Theoretical and Practical Implications for AI

This work expands the admissible complexity of inner-loop optimization for GBML, allowing the use of longer adaptation steps without incurring prohibitive meta-gradient errors. This broadens the practical deployment of meta-learning, notably in contexts with extreme data scarcity, limited hardware, or stringent latency/memory constraints (e.g., edge computing, federated meta-learning, continual learning under resource budgets).

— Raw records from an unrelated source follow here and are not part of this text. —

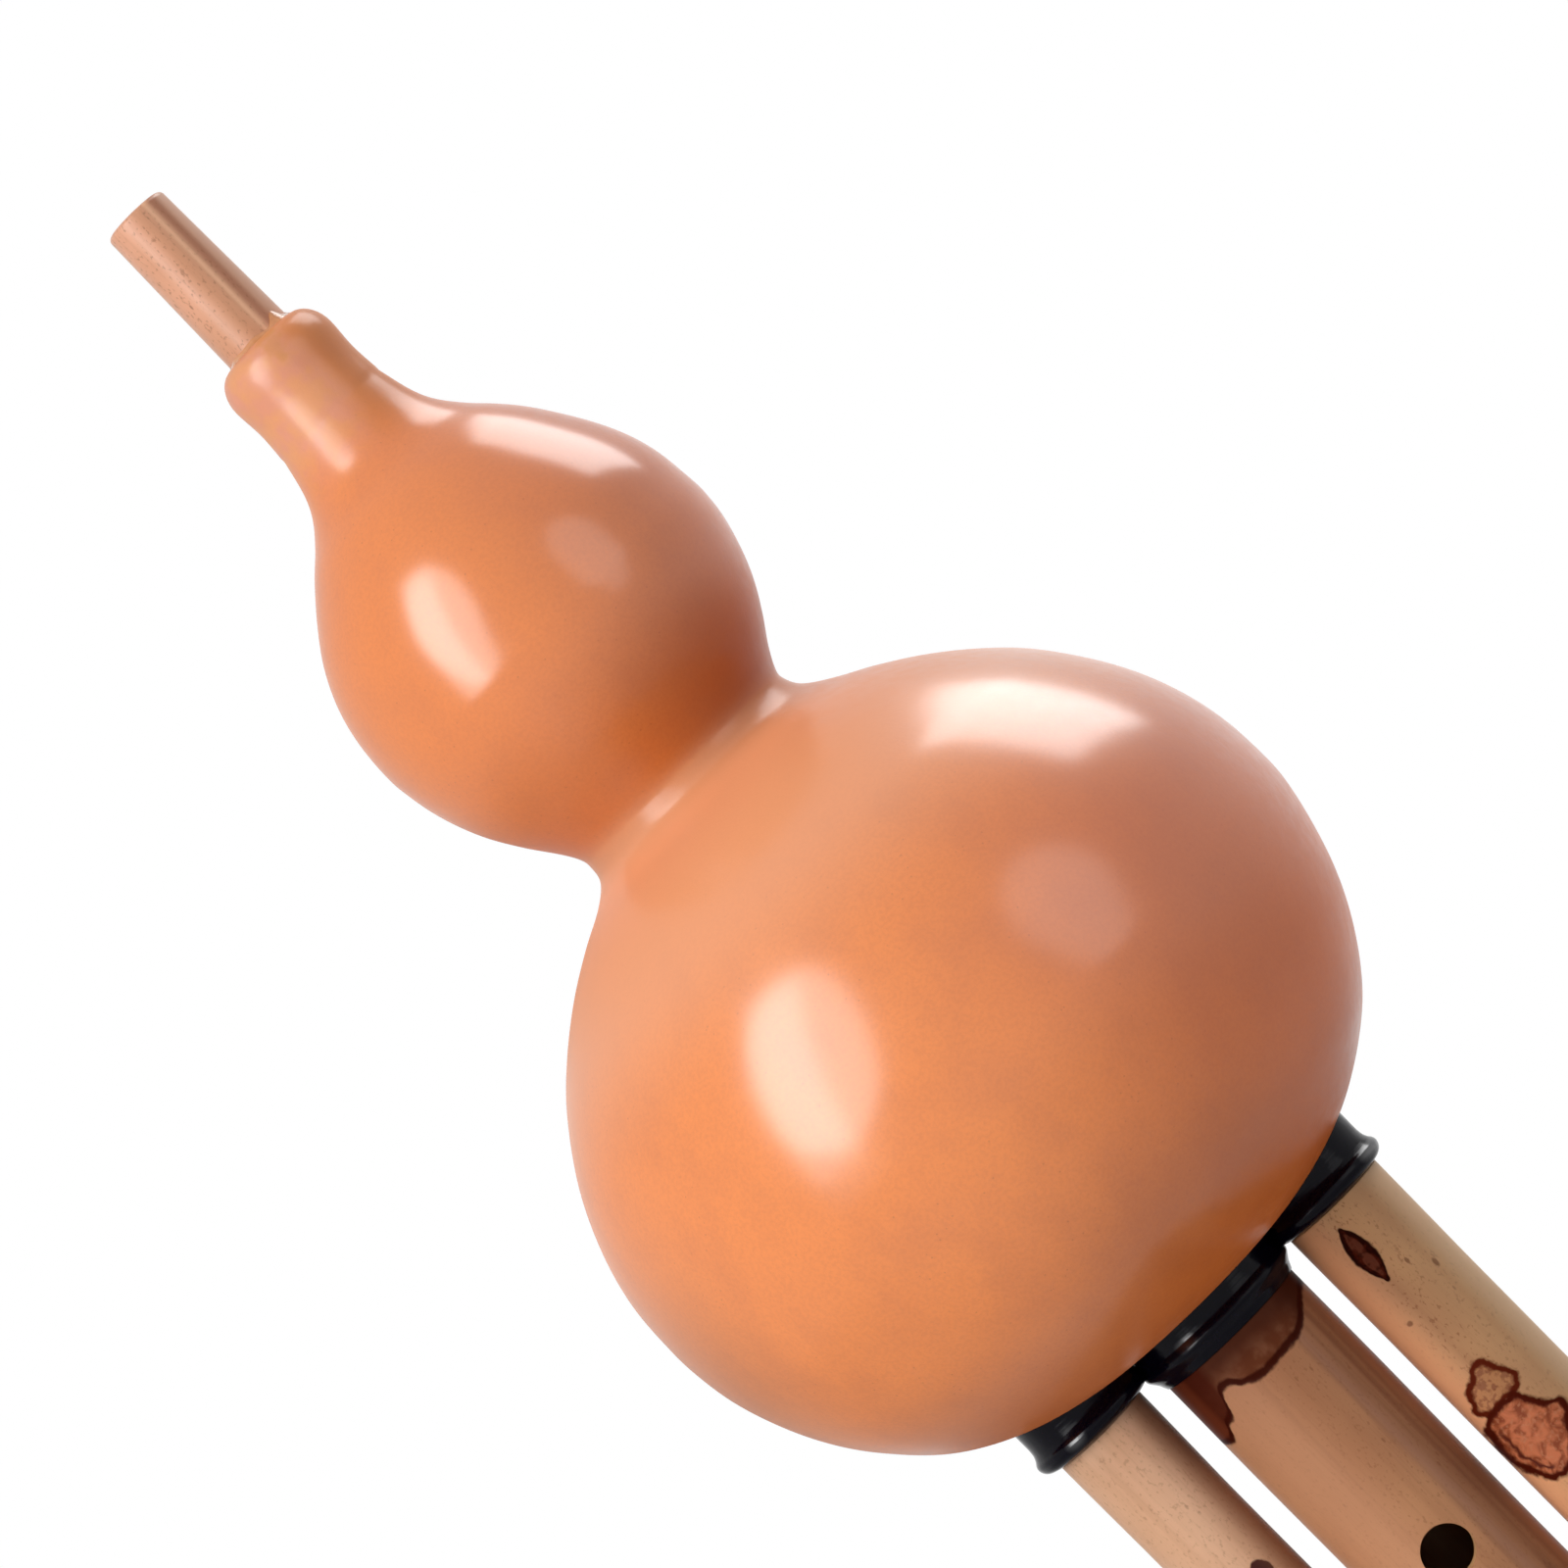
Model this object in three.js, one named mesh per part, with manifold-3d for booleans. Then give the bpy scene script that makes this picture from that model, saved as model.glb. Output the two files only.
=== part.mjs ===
// A hulusi: a bottle gourd blown through a bamboo mouthpiece, with one finger pipe and two drones.
// Millimetres, +Z up towards the mouthpiece, finger holes facing -Y, origin on the axis in the waist.
import * as THREE from 'three';
import { mergeVertices, toCreasedNormals } from 'three/addons/utils/BufferGeometryUtils.js';
import Module from 'manifold-3d';

const wasm = await Module();
wasm.setup();

// Gourd: levels are heights above the waist
const waistRadius = 14.5;
const bigRadius = 45.1;
const bigLevel = -42.9;
const baseLevel = -78.7;
const smallRadius = 22.9;
const smallLevel = 21.9;
const neckRadius = 7.1;
const neckFoot = 54;
const neckTop = 65;
const neckRound = 2.6;
const neckRoundHeight = 3.6;
const neckHoleFoot = 36;
const gourdWall = 4;
const leanReach = 0.75;

// Mouthpiece tube
const mouthRadius = 4.2;
const mouthTipRadius = 4.05;
const mouthBore = 3.1;
const mouthTop = 84.6;
const mouthFoot = 47;
const mouthRound = 0.55;
const glueWidth = 0.8;
const glueHeight = 0.6;
const glueCrownShare = 0.6;

// Pipes: a thick one in the middle and a drone on each side
const pipeSpacing = 17.5;
const mainRadius = 9.15;
const leftRadius = 5.85;
const rightRadius = 6.3;
const mainBore = 6.3;
const leftBore = 3.2;
const rightBore = 3.5;
const mainTop = -32;
const leftTop = -38;
const rightTop = -38;
const mainFoot = -333.5;
const leftFoot = -241.5;
const rightFoot = -271.5;
const tenonStep = 0.65;
const pipeRound = 0.6;
const footSwell = 0.35;

// Collars under the gourd
const mainRim = -83.4;
const outerRim = -81.3;
const mainCollarRadius = 10.1;
const leftCollarRadius = 7.1;
const rightCollarRadius = 7.2;
const mainBeadReach = 0.4;
const outerBeadReach = 0.75;
const beadHeight = 3.6;
const sleeveWall = 0.9;
const mainCollarTop = -72;
const outerCollarTop = -69.5;
const corkDepth = 0.7;
const mainCorkLength = 7;
const outerCorkLength = 6;
const corkFromRim = 2.4;

// Finger holes, thumb hole, vent and the two tassel holes
const fingerHoleRadius = 3.05;
const firstHoleLevel = -115.9;
const holePitch = 22.5;
const fingerHoleCount = 6;
const thumbHoleLevel = -102.5;
const ventRadius = 2.6;
const ventLevel = -262;
const tasselHoleRadius = 1.8;
const tasselLevel = -279;
const tasselTurn = 0.62;

// Reeds: a brass plate with its tongue, bedded in wax on a flat of the pipe
const plateThickness = 0.5;
const mainPlateWidth = 7;
const mainPlateLength = 29;
const dronePlateWidth = 4.4;
const dronePlateLength = 21;
const reedFromTop = 5.5;
const slitWidth = 0.35;
const waxWidth = 0.7;
const waxDepth = 0.35;
const flatCoverMain = 0.6;
const flatCoverDrone = 0.75;
const flatMargin = 2;
const tongueStartShare = 0.16;
const tongueEndShare = 0.86;
const tongueBaseShare = 0.5;
const tongueTipShare = 0.16;
const windowShare = 0.62;

// Plugs and stoppers
const plugHead = 2;
const plugShank = 5;
const stopperShank = 9;
const stopperHead = 6;
const stopperFlare = 1.4;
const stopperRound = 1.2;

// Clearances: sliding, glued, collars side by side, resting on each other, and thin pieces on a flat
const slideFit = 0.2;
const glueFit = 0.15;
const touchGap = 0.1;
const restGap = 0.3;
const flatGap = 0.06;
const past = 2;

// How finely the round forms are cut
const gourdSides = 48;
const mainSides = 28;
const droneSides = 20;
const smallSides = 20;
const roundSteps = 3;
const outlineSteps = 38;
const chamberSteps = 16;

// The gourd's outline as shares: [share of the stretch's height, share of its reach]
const bigTopShares = [
  [0.15, 0.987], [0.3, 0.933], [0.45, 0.836], [0.6, 0.69], [0.7, 0.553],
  [0.79, 0.395], [0.86, 0.24], [0.91, 0.11], [0.955, 0.025], [1, 0],
];
const smallFootShares = [
  [0.06, 0.022], [0.16, 0.168], [0.3, 0.42], [0.45, 0.65], [0.6, 0.815], [0.75, 0.93], [0.88, 0.985], [1, 1],
];
const smallTopShares = [
  [0.15, 0.972], [0.28, 0.9], [0.41, 0.773], [0.54, 0.595], [0.64, 0.425],
  [0.72, 0.265], [0.8, 0.135], [0.88, 0.06], [1, 0],
];
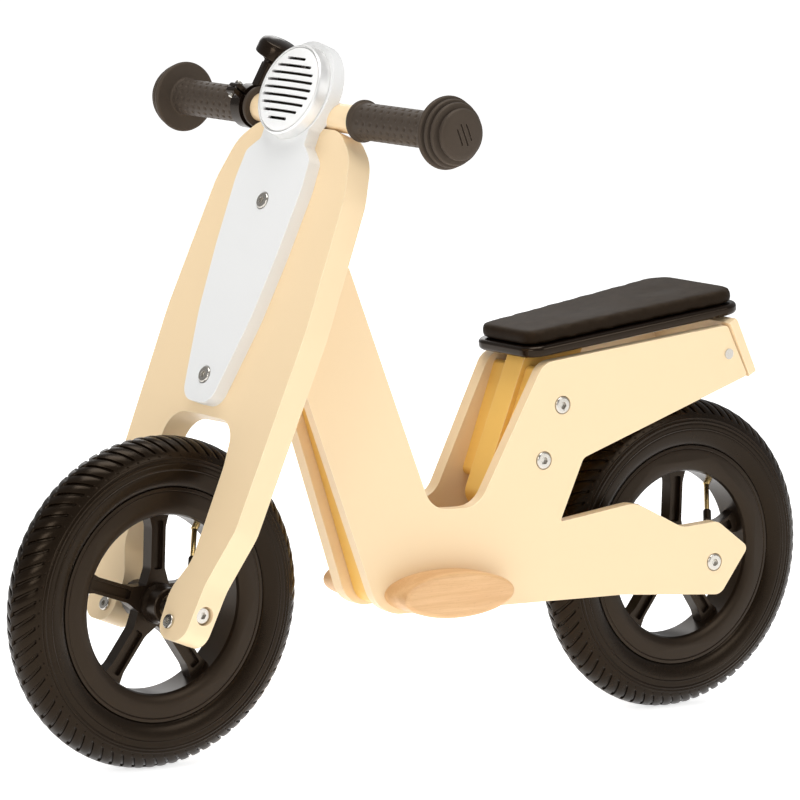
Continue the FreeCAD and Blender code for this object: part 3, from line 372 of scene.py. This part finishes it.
def black_rubber(name, colour, roughness, grain_size, dusty):
    """Moulded rubber: fine grain, paler where it is rubbed and where dust settles."""
    material, shader = warm_surface(name, colour, roughness, 0.20)
    drift = place_group(material, SHADE_DRIFT, Size=0.03, Amount=0.25)
    wear = place_group(material, EDGE_WEAR, Reach=0.0009, Breakup=0.004)
    dust = place_group(material, SETTLED_DUST, Amount=dusty)
    relief = place_group(material, FINE_RELIEF, Size=grain_size, Detail=4.0)
    body = shaded(material, colour, drift.outputs["Shade"])
    rubbed = tuple(min(1.0, part * 2.2) for part in colour)
    edged = mixed_colour(material, wear.outputs["Mask"], body, rubbed)
    colour_to(material, shader, mixed_colour(material, dust.outputs["Mask"], edged,
                                             (0.30, 0.26, 0.22)))
    vary_roughness(material, shader, drift.outputs["Shade"], roughness, 0.5)
    bump(material, shader, relief.outputs["Height"], 0.35, 0.00018)
    return material


def moulded_plastic(name, colour, roughness, relief_depth, shine=0.5):
    """Moulded plastic with a faint spark-eroded texture."""
    material, shader = warm_surface(name, colour, roughness, shine)
    drift = place_group(material, SHADE_DRIFT, Size=0.025, Amount=0.15)
    wear = place_group(material, EDGE_WEAR, Reach=0.0008, Breakup=0.004)
    relief = place_group(material, FINE_RELIEF, Size=0.0007, Detail=3.0)
    body = shaded(material, colour, drift.outputs["Shade"])
    worn = tuple(min(1.0, part * 1.6) for part in colour)
    colour_to(material, shader, mixed_colour(material, wear.outputs["Mask"], body, worn))
    vary_roughness(material, shader, drift.outputs["Shade"], roughness, 0.6)
    bump(material, shader, relief.outputs["Height"], 0.3, relief_depth)
    return material


def pressed_foam():
    """Closed-cell seat foam with a matt skin of fine pores."""
    skin = (0.0070, 0.0036, 0.0016)
    material, shader = warm_surface("seat_foam_skin", skin, 0.58, 0.14)
    drift = place_group(material, SHADE_DRIFT, Size=0.06, Amount=0.22)
    pores = place_group(material, FINE_RELIEF, Size=0.0009, Detail=5.0)
    dust = place_group(material, SETTLED_DUST, Amount=0.30)
    body = shaded(material, skin, drift.outputs["Shade"])
    colour_to(material, shader, mixed_colour(material, dust.outputs["Mask"], body,
                                             (0.16, 0.12, 0.085)))
    vary_roughness(material, shader, drift.outputs["Shade"], 0.58, 0.4)
    bump(material, shader, pores.outputs["Height"], 0.5, 0.00025)
    return material


def bright_metal(name, colour, roughness, scratch):
    """Plated or turned metal with fine hairlines and slight tarnish."""
    material, shader = plain_material(name, colour, roughness, 1.0)
    drift = place_group(material, SHADE_DRIFT, Size=0.012, Amount=0.18)
    relief = place_group(material, FINE_RELIEF, Size=0.0006, Detail=4.0)
    colour_to(material, shader, shaded(material, colour, drift.outputs["Shade"]))
    vary_roughness(material, shader, drift.outputs["Shade"], roughness, 0.8)
    bump(material, shader, relief.outputs["Height"], scratch, 0.00008)
    return material


MATERIALS = {
    "cream_paint": satin_lacquer("cream_lacquer", (0.855, 0.655, 0.405), (0.90, 0.74, 0.50)),
    "white_paint": satin_lacquer("white_lacquer", (0.775, 0.775, 0.765), (0.85, 0.845, 0.83)),
    "beech": oiled_beech(),
    "tyre_rubber": black_rubber("tyre_tread_rubber", (0.0058, 0.0032, 0.0016), 0.26, 0.0009, 0.02),
    "tube_rubber": black_rubber("butyl_tube_rubber", (0.018, 0.017, 0.017), 0.55, 0.0012, 0.02),
    "grip_rubber": black_rubber("soft_grip_rubber", (0.052, 0.040, 0.031), 0.50, 0.0006, 0.12),
    "seat_foam": pressed_foam(),
    "black_plastic": moulded_plastic("moulded_black_plastic", (0.0095, 0.0058, 0.0036), 0.32,
                                     0.0001, 0.28),
    "gloss_black": moulded_plastic("gloss_black_plastic", (0.0060, 0.0036, 0.0026), 0.20,
                                   0.00003, 0.28),
    "silver_plastic": moulded_plastic("silver_sprayed_plastic", (0.86, 0.86, 0.85), 0.34, 0.00003),
    "chrome": bright_metal("satin_silver_plate", (0.84, 0.835, 0.82), 0.50, 0.2),
    "zinc": bright_metal("bright_zinc_plate", (0.56, 0.53, 0.48), 0.24, 0.25),
    "brass": bright_metal("turned_brass", (0.78, 0.56, 0.24), 0.28, 0.2),
    "nylon": moulded_plastic("natural_nylon", (0.62, 0.60, 0.54), 0.45, 0.0001),
}
# Shaded copy of the cream lacquer, deeper and more orange: painted shade for the warm light bounced
# between the side panels, not a different paint on these boards.
SHADED_INNER_CREAM = satin_lacquer("painted_shade_cream_lacquer", (0.86, 0.53, 0.125), (0.90, 0.66, 0.34))
INNER_BOARDS = ("leg_shield_board", "bottom_board", "seat_spacers", "seat_post")


# ---- mesh building tools ---------------------------------------------------
def add_piece(name, mesh, slot, body, *stands_for):
    piece = bpy.data.objects.new(name, mesh)
    bpy.context.scene.collection.objects.link(piece)
    mesh.materials.clear()
    mesh.materials.append(MATERIALS[slot])
    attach(piece, body)
    if stands_for:
        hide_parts(*stands_for)
    return piece


def smooth(mesh):
    mesh.polygons.foreach_set("use_smooth", [True] * len(mesh.polygons))
    mesh.update()


def plain_copy(node, name):
    """A node's own form as a fresh mesh with its triangles merged into flat faces."""
    source = NODES[node].data
    work = bmesh.new()
    work.from_mesh(source)
    bmesh.ops.remove_doubles(work, verts=work.verts, dist=2e-6)
    bmesh.ops.dissolve_limit(work, angle_limit=math.radians(0.4), verts=work.verts,
                             edges=work.edges)
    places = [vertex.co[:] for vertex in work.verts]
    work.verts.index_update()
    faces = [[vertex.index for vertex in face.verts] for face in work.faces]
    work.free()
    mesh = bpy.data.meshes.new(name)
    mesh.from_pydata(places, [], faces)
    smooth(mesh)
    return mesh


def ease_edges(piece, width, steps=3, sharp=28):
    """Round over every edge sharper than the given angle, as a router or a mould does."""
    rounding = piece.modifiers.new("eased_edges", "BEVEL")
    rounding.width, rounding.segments = width, steps
    rounding.limit_method, rounding.angle_limit = "ANGLE", math.radians(sharp)
    rounding.harden_normals = True
    rounding.miter_outer = "MITER_ARC"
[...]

The method is orthogonal and readily combinable with layer-wise adaptation strategies like ANIL, as well as hybrid estimators balancing truncation and binomial expansion for further flexibility.

Theoretically, the super-exponential error bounds suggest that deeper inner-loop adaptation horizons can be accurately meta-learned, enabling investigations into “deeper meta-adaptation” and stronger amortization of optimization experience across tasks.

Conclusion

The binomial gradient-based meta-learning estimator (BinomGBML) provides an efficient, parallelizable, and theoretically justified approach to meta-gradient estimation in GBML. By exploiting the binomial theorem’s structure for meta-gradient expansion, the method achieves rapid and controllable error decay with minimal increases in parallel compute usage and modest—often reduced—memory. Its empirical and analytical superiority over prior meta-gradient estimators positions BinomGBML as the foundation for next-generation scalable and accurate meta-learning algorithms across a broad range of practical and theoretical AI settings.